Saturday, January 16, 2010

On Morality

Jonathan Haidt, author of "The Happiness Hypothesis", has a very enlightening essay over on www.edge.org called "Moral Psychology and the Misunderstanding of Religion". One of the first things my wife asked me when I told her I no longer believed in the church was what I'd base my morality on. The question caused me to pause because I'd never really considered it before. What was the basis of my morality? How do I know what is right and wrong? I had a very strong intuition that the church had very little influence on my core morality. In fact, most of the church specific moral values that set it apart were pretty tenuous in value. For example, without the church would you spend any mental bandwidth worrying about the morality of Coke versus non-caffeinated soft drinks? Or would you worry about whether drinking a hot beverage might damn your eternal soul?
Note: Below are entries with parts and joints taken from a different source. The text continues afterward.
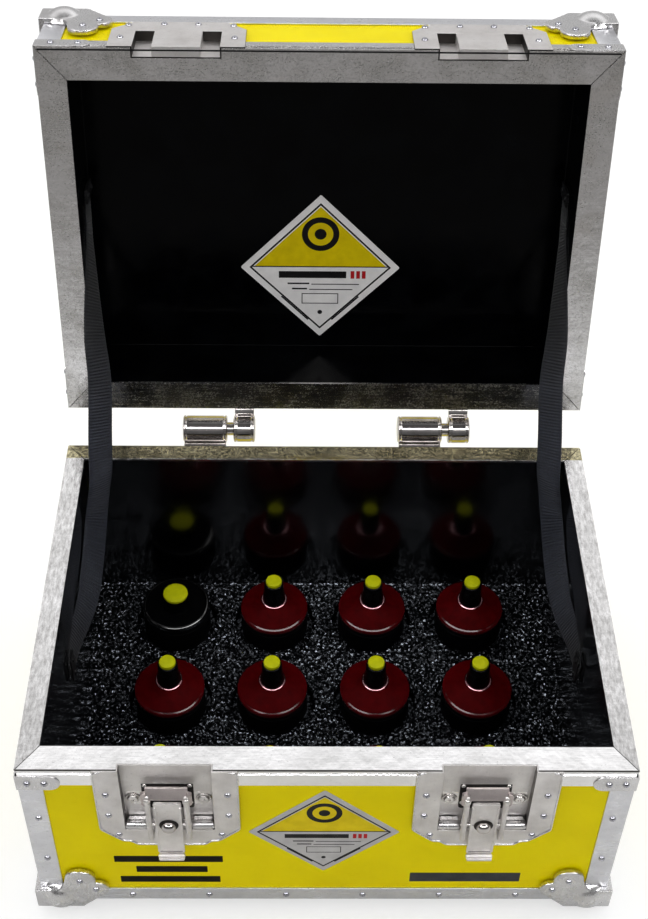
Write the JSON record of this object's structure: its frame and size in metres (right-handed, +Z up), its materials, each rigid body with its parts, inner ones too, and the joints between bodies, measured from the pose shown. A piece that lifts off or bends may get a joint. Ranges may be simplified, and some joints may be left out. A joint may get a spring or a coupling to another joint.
{
  "type": "canister transport case",
  "caption": "Yellow hard transport case with aluminium edges, ball corners, a leaning hinged lid, toggle latches, lid straps and a pebbled insert holding knobbed canisters.",
  "frame": {"origin": "on the floor plane, midway between the four ball-corner feet, which is the centre of the base footprint", "axes": "+X to the right seen from the latch side, +Y to the rear towards the hinges, +Z up; the latches face -Y; the lid rests leaning 100 degrees open"},
  "size_m": [0.495, 0.5248, 0.5668],
  "materials": {
    "yellow_board": "satin laminate on board",
    "aluminium_trim": "brushed",
    "plated_steel": "satin plated",
    "rivet_steel": "satin",
    "latch_steel": "satin plated",
    "hinge_chrome": "polished",
    "gloss_lining": "high gloss",
    "pebbled_insert": "glossy pebbled",
    "canister_red": "satin",
    "canister_black": "satin",
    "label_print": "printed film",
    "marking_black": "matte print",
    "strap_webbing": "woven",
    "handle_bar": "satin black"
  },
  "bodies": {
    "base": {"base_ball_corners": "plated_steel", "base_bottom_angles": "aluminium_trim", "base_bottom_panel": "yellow_board", "base_corner_angles": "aluminium_trim", "base_front_panel": "yellow_board", "base_label": "label_print", "base_latch_dishes": "plated_steel", "base_liner": "gloss_lining", "base_markings": "marking_black", "base_rear_panel": "yellow_board", "base_rim_brackets": "plated_steel", "base_rim_frame": "aluminium_trim", "base_rivets": "rivet_steel", "base_side_panels": "yellow_board", "base_strap_anchors": "rivet_steel", "base_strap_ends": "strap_webbing", "foam_insert": "pebbled_insert", "handle_plates": "plated_steel", "hinge_base_leaves": "hinge_chrome", "hinge_base_screws": "rivet_steel", "hinge_pins": "hinge_chrome", "latch_chassis": "plated_steel", "latch_lever_pins": "rivet_steel"},
    "lid": {"hinge_lid_leaves": "hinge_chrome", "hinge_lid_screws": "rivet_steel", "lid_ball_corners": "plated_steel", "lid_corner_angles": "aluminium_trim", "lid_front_panel": "yellow_board", "lid_label": "label_print", "lid_latch_dishes": "plated_steel", "lid_latch_strikes": "plated_steel", "lid_liner": "gloss_lining", "lid_rear_panel": "yellow_board", "lid_rim_brackets": "plated_steel", "lid_rim_frame": "aluminium_trim", "lid_rivets": "rivet_steel", "lid_side_panels": "yellow_board", "lid_strap_anchors": "rivet_steel", "lid_strap_ends": "strap_webbing", "lid_top_angles": "aluminium_trim", "lid_top_panel": "yellow_board"},
    "latch_lever_left": {"latch_lever_left": "latch_steel"},
    "latch_lever_right": {"latch_lever_right": "latch_steel"},
    "latch_hook_left": {"latch_hook_left": "latch_steel"},
    "latch_hook_right": {"latch_hook_right": "latch_steel"},
    "side_handle_left": {"side_handle_left": "handle_bar"},
    "side_handle_right": {"side_handle_right": "handle_bar"},
    "canister_front_1": {"canister_front_1": "canister_red"},
    "canister_front_2": {"canister_front_2": "canister_red"},
    "canister_front_3": {"canister_front_3": "canister_red"},
    "canister_front_4": {"canister_front_4": "canister_red"},
    "canister_middle_1": {"canister_middle_1": "canister_red"},
    "canister_middle_2": {"canister_middle_2": "canister_red"},
    "canister_middle_3": {"canister_middle_3": "canister_red"},
    "canister_middle_4": {"canister_middle_4": "canister_red"},
    "canister_rear_1": {"canister_rear_1": "canister_black"},
    "canister_rear_2": {"canister_rear_2": "canister_red"},
    "canister_rear_3": {"canister_rear_3": "canister_red"},
    "canister_rear_4": {"canister_rear_4": "canister_red"}
  },
  "joints": [
    {"name": "lid_hinge", "type": "hinge", "parent": "base", "child": "lid", "pos_m": [0, 0.194, 0.20575], "axis": [1, 0, 0], "range_deg": [0, 100]},
    {"name": "latch_lever_left_pivot", "type": "hinge", "parent": "base", "child": "latch_lever_left", "pos_m": [-0.1225, -0.17535, 0.162], "axis": [-1, 0, 0], "range_deg": [0, 150]},
    {"name": "latch_hook_left_pivot", "type": "hinge", "parent": "latch_lever_left", "child": "latch_hook_left", "pos_m": [-0.1225, -0.17535, 0.137], "axis": [-1, 0, 0], "range_deg": [-150, 0]},
    {"name": "latch_lever_right_pivot", "type": "hinge", "parent": "base", "child": "latch_lever_right", "pos_m": [0.1225, -0.17535, 0.162], "axis": [-1, 0, 0], "range_deg": [0, 150]},
    {"name": "latch_hook_right_pivot", "type": "hinge", "parent": "latch_lever_right", "child": "latch_hook_right", "pos_m": [0.1225, -0.17535, 0.137], "axis": [-1, 0, 0], "range_deg": [-150, 0]},
    {"name": "side_handle_left_pivot", "type": "hinge", "parent": "base", "child": "side_handle_left", "pos_m": [-0.241, 0, 0.135], "axis": [0, 1, 0], "range_deg": [0, 95]},
    {"name": "side_handle_right_pivot", "type": "hinge", "parent": "base", "child": "side_handle_right", "pos_m": [0.241, 0, 0.135], "axis": [0, -1, 0], "range_deg": [0, 95]},
    {"name": "canister_front_1_lift", "type": "slide", "parent": "base", "child": "canister_front_1", "axis": [0, 0, 1], "range_m": [0, 0.1]},
    {"name": "canister_front_2_lift", "type": "slide", "parent": "base", "child": "canister_front_2", "axis": [0, 0, 1], "range_m": [0, 0.1]},
    {"name": "canister_front_3_lift", "type": "slide", "parent": "base", "child": "canister_front_3", "axis": [0, 0, 1], "range_m": [0, 0.1]},
    {"name": "canister_front_4_lift", "type": "slide", "parent": "base", "child": "canister_front_4", "axis": [0, 0, 1], "range_m": [0, 0.1]},
    {"name": "canister_middle_1_lift", "type": "slide", "parent": "base", "child": "canister_middle_1", "axis": [0, 0, 1], "range_m": [0, 0.1]},
    {"name": "canister_middle_2_lift", "type": "slide", "parent": "base", "child": "canister_middle_2", "axis": [0, 0, 1], "range_m": [0, 0.1]},
    {"name": "canister_middle_3_lift", "type": "slide", "parent": "base", "child": "canister_middle_3", "axis": [0, 0, 1], "range_m": [0, 0.1]},
    {"name": "canister_middle_4_lift", "type": "slide", "parent": "base", "child": "canister_middle_4", "axis": [0, 0, 1], "range_m": [0, 0.1]},
    {"name": "canister_rear_1_lift", "type": "slide", "parent": "base", "child": "canister_rear_1", "axis": [0, 0, 1], "range_m": [0, 0.1]},
    {"name": "canister_rear_2_lift", "type": "slide", "parent": "base", "child": "canister_rear_2", "axis": [0, 0, 1], "range_m": [0, 0.1]},
    {"name": "canister_rear_3_lift", "type": "slide", "parent": "base", "child": "canister_rear_3", "axis": [0, 0, 1], "range_m": [0, 0.1]},
    {"name": "canister_rear_4_lift", "type": "slide", "parent": "base", "child": "canister_rear_4", "axis": [0, 0, 1], "range_m": [0, 0.1]}
  ],
  "couplings": [
    {"joint": "latch_hook_left_pivot", "follows": "latch_lever_left_pivot", "ratio": -1},
    {"joint": "latch_hook_right_pivot", "follows": "latch_lever_right_pivot", "ratio": -1}
  ]
}
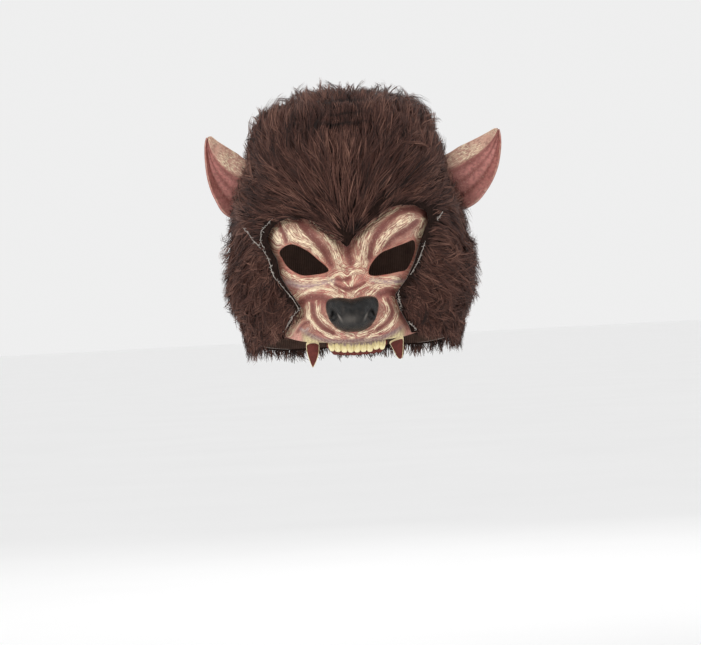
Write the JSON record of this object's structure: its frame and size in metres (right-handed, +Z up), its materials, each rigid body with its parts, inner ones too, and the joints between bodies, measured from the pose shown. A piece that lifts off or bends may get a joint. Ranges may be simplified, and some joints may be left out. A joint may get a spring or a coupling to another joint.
{
  "type": "werewolf mask",
  "caption": "Half-face werewolf mask: soft latex brow, snout, teeth and fangs under a deep fur hood with two pointed ears, held up as a head holds it.",
  "frame": {"origin": "inside of the crown, where it rests on the top of the head that wears it", "axes": "+Z up, the face looks to -Y, +X to the viewer's right (the wearer's left)"},
  "size_m": [0.2341, 0.2593, 0.2199],
  "materials": {
    "knit_backing": "pale grey-white knit backing of fur fabric, raw cut edge",
    "brown_fur": "deep chocolate-brown pile, matt with a soft sheen",
    "face_latex": "dusty rose latex dry-brushed in cream over its ridges",
    "nose_black": "black latex with a low shine",
    "tooth_cream": "cream-yellow painted latex",
    "fang_rust": "rust-brown latex with a thin cream rim",
    "ear_latex": "rose-pink latex with a cream dry-brushed rolled edge"
  },
  "bodies": {
    "root": {"hood_backing": "knit_backing", "crown_fur": "brown_fur", "cheek_fur_left": "brown_fur", "cheek_fur_right": "brown_fur", "face_shell": "face_latex", "nose": "nose_black", "upper_teeth": "tooth_cream", "fang_left": "fang_rust", "fang_right": "fang_rust", "ear_left": "ear_latex", "ear_right": "ear_latex"}
  },
  "joints": []
}
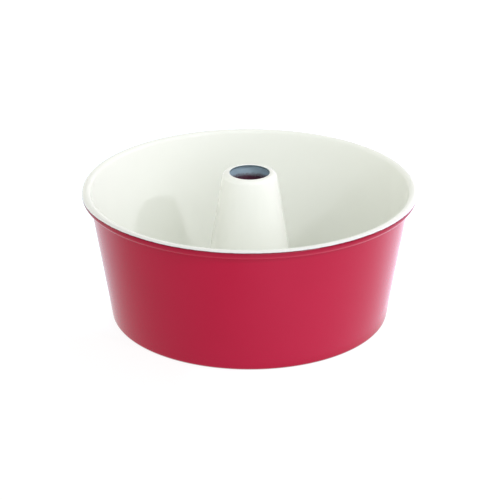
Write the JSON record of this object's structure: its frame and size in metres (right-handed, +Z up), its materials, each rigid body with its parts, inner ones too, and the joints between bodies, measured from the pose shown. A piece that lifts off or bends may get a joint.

The interesting aspect of his essay for me is contrasting the lense that academia looks at morality through with the way that religious people view morality. It is alway refreshing when liberal academics are able to recognize the bias that they bring to a subject and examine it.

A key point he makes is that you really can't trust the reasons that people give for why they think something is moral or immoral. As Haidt says, "People couldn't stop themselves from making up post-hoc explanations for whatever it was they had just done for unconscious reasons." In other words, we subconsciously make a moral judgment and then our conscious brain tries to fit a rational explanation to why we feel the way we do. We may come up with quite convincing reasons and really believe them without realizing that we reached that judgment for quite non-rational reasons. In other words, our morality initially comes from our gut feelings.

Academia has focused on fairness/justice and harm/care as the basis of morality. However these two foundations fail to explain the real world.
Most traditional societies care about a lot more than harm/care and fairness/justice. Why do so many societies care deeply and morally about menstruation, food taboos, sexuality, and respect for elders and the Gods?"
He proposed three additional foundations of morality:

  • ingroup/loyalty
  • authority/respect
  • purity/sanctity
He calls these binding foundations because they bind groups of people together into hierarchical, interdependent social groups that regulate the daily activities of their members. By contrast he calls the first two foundations the individualizing foundations because they protect individuals from each other. People who self-identify as liberals base their morality primarily on the first two individualizing foundations whereas conservatives have morals based on all five foundations. Conservatives care about much more than just individual rights, they also care deeply about loyalty to their group, respect for authority, and purity.

I guess this would only be surprising to a liberal academic, but it does explain why academics and liberals are so tone deaf to the importance of certain beliefs to conservatives. One easy example is sexuality. Liberals want people to stay out of the bedroom. After all, what goes on between consenting adults is no one else's business because it doesn't hurt anyone (harm/care) and they wouldn't like other people intruding into their own personal lives (fairness/justice). The religious right, however, care deeply about other people's sexual practices because those practices are filthy or unnatural (sanctity/purity), violate God's law (authority/respect), and violate societal norms or decency (ingroup/loyalty). 

A classic example comes from the movie "Milk" where Anita Bryant goes on a religious crusade to overturn laws that were passed to protect the civil rights of homosexuals. A more recent example of the same thing was the recent proposition 8 in California which pitted social conservatives against liberal over gay marriage. I find this example example particularly because it pits the individualizing moral foundations against the binding ones. The fact that time and time again the binding foundations seem to win over the individualizing ones is, I think, a clear statement of the relative importance to the human species of group cohesion over individuality. Nothing seems to bring us together more strongly than threats to our group identity.

So the crux of all of this is that morality seems to derive more from evolved gut feelings than from any kind of philosophical musing or rational process. Rationality mainly gets involved to justify those feelings and in some rare cases to override our baser instincts.